The era of silicon-centric relational DBMS is coming.
- I think “silicon” means “solid-state memory” as much as or more than it means “RAM,” but that’s not yet certain.
- What is pretty certain is that, thanks to Moore’s Law, some kind of silicon will increasingly replace disk.
- Oracle’s increasingly Flash-centric story is a challenge to everybody.
- RAM-centric VoltDB will launch fairly soon. (By the way, while VoltDB still has a lot in common with H-Store, they’re not exactly the same thing. And H-Store research is progressing too.)
- RethinkDB is being developed, focused directly on solid-state memory. Based on the sparse information available online, RethinkDB sounds somewhat like a dumbed-down H-Store.

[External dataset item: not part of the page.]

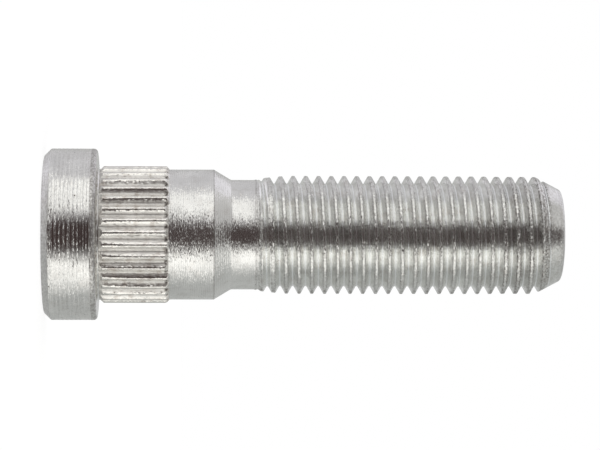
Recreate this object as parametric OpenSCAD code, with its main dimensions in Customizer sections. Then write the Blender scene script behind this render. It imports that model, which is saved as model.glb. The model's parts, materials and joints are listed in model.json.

- New disk-based vendors may never optimize their use of disk, instead targeting a solid-state future. (E.g., I think Akiban should and quite well might follow this path.)
Users’ instance on “free” could be a major problem for OLTP DBMS innovation. Vendors of new OLTP data management technologies often feel obligated to open source their products, notwithstanding the historical lack of revenue in the open source OLTP DBMS market. As just one of many examples, Nova Spivack wrote:
I have recently seen some new graph data storage products that may provide the levels of scale and performance needed, but pricing has not been determined yet. In short, storage and retrieval of semantic graph datasets is a big unsolved challenge that is holding back the entire industry. We need federated database systems that can handle hundreds of billions to trillions of triples under high load conditions, in the cloud, on commodity hardware and open source software. Only then will it be affordable to make semantic applications and services at Web-scale.
I hear similar things from other startups, who evidently believe they need and/or are entitled to enjoy sophisticated, high-performance, zero-cost, specialized database management technology.